Releasing oxygen from Martian rocks requires melting the rock, usually composed of about 30% oxygen, and breaking the chemical bonds. What results is a melt of mixed metals, like iron, and semi-metals, like silicon, and oxygen gas, plus hardy compounds like aluminum oxide. For every kilogram of oxygen released, about 30 megajoules of energy are needed. Earth-normal oxygen levels require a partial pressure of 20 kilopascals (20 kPa), which means a mass of 5.4 tons of oxygen for every square metre of Martian surface – 775 trillion tons in total. The total energy required is 10 yottajoules. Adding 80 kPa of nitrogen, like Earth’s atmosphere, requires mining the frozen nitrogen of Neptune’s moon Triton, doubling the total energy required. Shipping it from Saturn’s moon, Titan, as Kim Stanley Robinson imagines in his “Mars Trilogy”, requires 8 times that energy, due Saturn’s less favorable gravity conditions. Warming Mars to Earth-like levels, via collecting more solar energy with a vast solar mirror array, means collecting and directing about 50 petawatts of solar energy (equal to about 10 laser-sail starships). Before we use that energy to gently warm Mars, it can be concentrated via a “lens” into a solar-torch able to burn oxygen out of Mars’s rocks. With 50 petawatts of useful energy the lens can liberate sufficient oxygen for breathing in a bit over 6 years. Using 17.5 petawatts would require about 18 years.

The final task, creating an artificial magnetosphere, is puny by comparison. A superconducting magnetic loop, wrapped around the Martian equator, can be used, powered up to a magnetic field energy of ~620,000 trillion joules (620 petajoules), by about 12.4 seconds of energy from the solar-mirrors. This is sufficient to create a magnetosphere about 8 times the size of Mars, much like Earth’s.

To terraform the other suitable planets and moons of the Solar System requires similar energy and power levels. For example, if we used a solar-torch to break up the surface ice of Jupiter’s moon, Europa, into hydrogen and oxygen, then used it to ‘encourage’ the excess hydrogen to escape into space, the total energy would be about 8 yottajoules, surprisingly similar to what Mars requires. The nitrogen delivery cost is about 6 yottajoules, again similar to Mars. Ongoing energy supply would be 10 petawatts – two starships worth.
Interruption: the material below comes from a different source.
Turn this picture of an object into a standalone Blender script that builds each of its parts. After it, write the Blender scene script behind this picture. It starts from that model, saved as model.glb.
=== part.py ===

Further afield than the Inner System, or even the Outer Planets, is the Oort Cloud, a spherical swarm of comets thousand to ten thousand times the Earth-Sun distance. According to current theories of how the planets formed, there were thousands of objects, ranging in size from Pluto to Earth’s Moon, which formed from the primordial disk of gas and dust surrounding the infant Sun. Most of these collided and coalesced to form the cores of the planets, but a significant fraction would have been slung into distant orbits, far from the Sun. According to one estimate, by astronomer Louis Strigari and colleagues, there are 100,000 such objects for every star.

The technology to send a laser beam to a starship accelerating to half light-speed over thousands of Earth-Sun distances opens up that vast new territory we’re only just beginning to discover. For example, if a laser is able to send 5 petawatts to a laser-sail at 1,000 times the Earth-Sun distance, would be able to warm a Pluto-sized planet to Earth-like temperatures at a distance of a light-year.
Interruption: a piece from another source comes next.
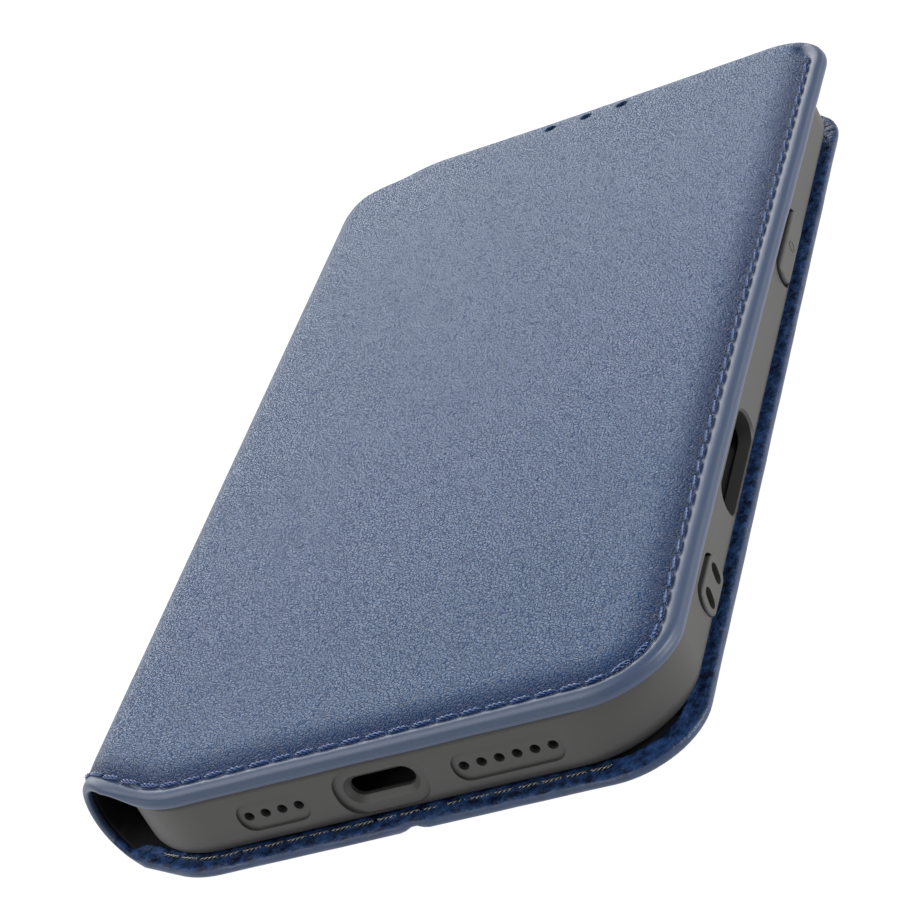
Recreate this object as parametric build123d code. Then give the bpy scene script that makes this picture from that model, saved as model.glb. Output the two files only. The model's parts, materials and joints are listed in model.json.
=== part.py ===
"""Phone wallet case, closed: a soft tray inside a book cover of stitched leather.

+X points to the free edge of the covers and -X to the spine. +Y points to the top of the phone
and -Y to its charging port. +Z is up, from the back cover to the front cover. The origin is under
the middle of the tray, on the outer face of the back cover. Lengths are in millimetres.
"""

from build123d import *
import math
import os

# The phone that the tray is made for.
phone_width = 71.6
phone_length = 147.6
phone_thickness = 7.9
phone_corner_radius = 11.2

# The tray, which is moulded in soft rubbery plastic.
tray_wall_x = 2.2
tray_wall_y = 1.8
tray_floor = 1.0
tray_bottom_z = 1.6
tray_top_radius = 0.9
tray_bottom_radius = 2.4
tray_lip_overhang = 0.9
tray_lip_height = 0.4
tray_half_width = phone_width / 2 + tray_wall_x
tray_half_length = phone_length / 2 + tray_wall_y
tray_corner_radius = 13.0
pocket_floor_z = tray_bottom_z + tray_floor
phone_top_z = pocket_floor_z + phone_thickness
tray_top_z = phone_top_z + tray_lip_height

# The layers of the back cover, from the outside in.
back_skin_thickness = 0.6
back_board_thickness = 0.4
back_lining_thickness = 0.4
back_skin_top = back_skin_thickness
back_board_top = back_skin_top + back_board_thickness
back_lining_top = back_board_top + back_lining_thickness
back_hem_width = 2.2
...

Making giant lenses and mirrors of different shapes could direct concentrated sunlight to desired locations in the solar system. More than one lens or mirrors in multiple locations seems like a feasible task.

The optics to achieve what I have proposed would not be trivial even given the feasibility of very large lenses and mirrors of various shapes and properties. German rocket scientist, Hermann Oberth suggested a massive space mirror in orbit to focus light onto the earth to destroy cities.
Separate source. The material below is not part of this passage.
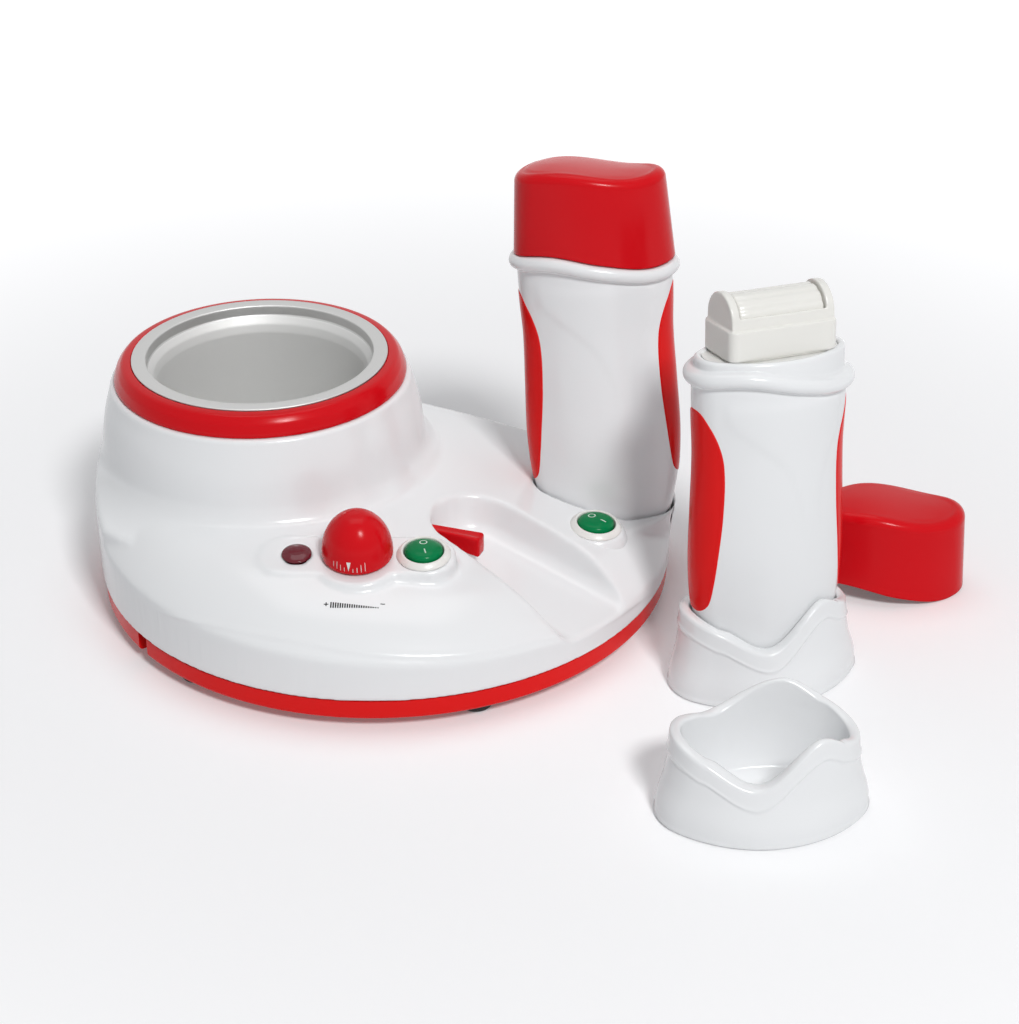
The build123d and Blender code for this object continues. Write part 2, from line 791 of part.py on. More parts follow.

Oberth thought it might take ten to fifteen years to assemble a complete mirror at a cost of $3 billion. The pressure of sunlight on the vast surface would be used to maneuver it in orbit, with steering accomplished by adjusting the angles of the individual mirrors.

Oberth believed a nearly 5000-square-mile mirror would create a bright, heated “spot” on the earth’s surface about 2000 square miles in area. This heat and light, he admitted, would be “no stronger than that normal at the equator.” But, he went on to say, if “the mirror were double the size mentioned…the irradiation would be four times as strong…The temperature on the surface…would be 392°F.” Maybe not enough to melt cities and blow up battleships, but certainly enough to give one pause for thought.

It may end up being easier to make a massive array of lasers to transmit the energy over the large distances. Physicist and professor Philip M. Lubin, and Gary B. Hughes conceived DE-STAR, or Directed Energy Solar Targeting of Asteroids and exploRation, as a realistic means of mitigating potential threats posed to the Earth by asteroids and comets. Lubin and Hughes calculated the requirements and possibilities for DE-STAR systems of several sizes, ranging from a desktop device to one measuring 10 kilometers, or six miles, in diameter. Larger systems were also considered. The larger the system, the greater its capabilities. DE-STAR 2 –– at 100 meters in diameter, about the size of the International Space Station –– “could start nudging comets or asteroids out of their orbits,” Hughes said. But DE-STAR 4 –– at 10 kilometers in diameter, about 100 times the size of the ISS –– could deliver 1.4 megatons of energy per day to its target, said Lubin, obliterating an asteroid 500 meters across in one year. Larger still, DE-STAR 6 could enable interstellar travel by functioning as a massive, orbiting power source and propulsion system for spacecraft. It could propel a 10-ton spacecraft at near the speed of light, allowing interstellar exploration to become a reality without waiting for science fiction technology such as “warp drive” to come along, Lubin said.

Spiderfab lens construction

Spiderfab is a new NASA study by Tethers Unlimited to use robots and the launching of disassembled components to build large structure even kilometers across in space.

Spiderfab will use robots to assemble structures in space.
Spiderfab on orbit assembly can reduce the mass of space structures by 30 times.

Spiderfab can also enable solar sails that are over 1000 meters in diameter possibly even from single launches of say a Spacex falcon heavy or the planned larger Spacex Mars colonization rocket. Reusable large Spacex rockets could rapidly and relatively cheaply enable massive mirror and lens arrays in space. If they were placed near Mars they would focus ten times the light. The solar torch for terraforming would not need to be that precise.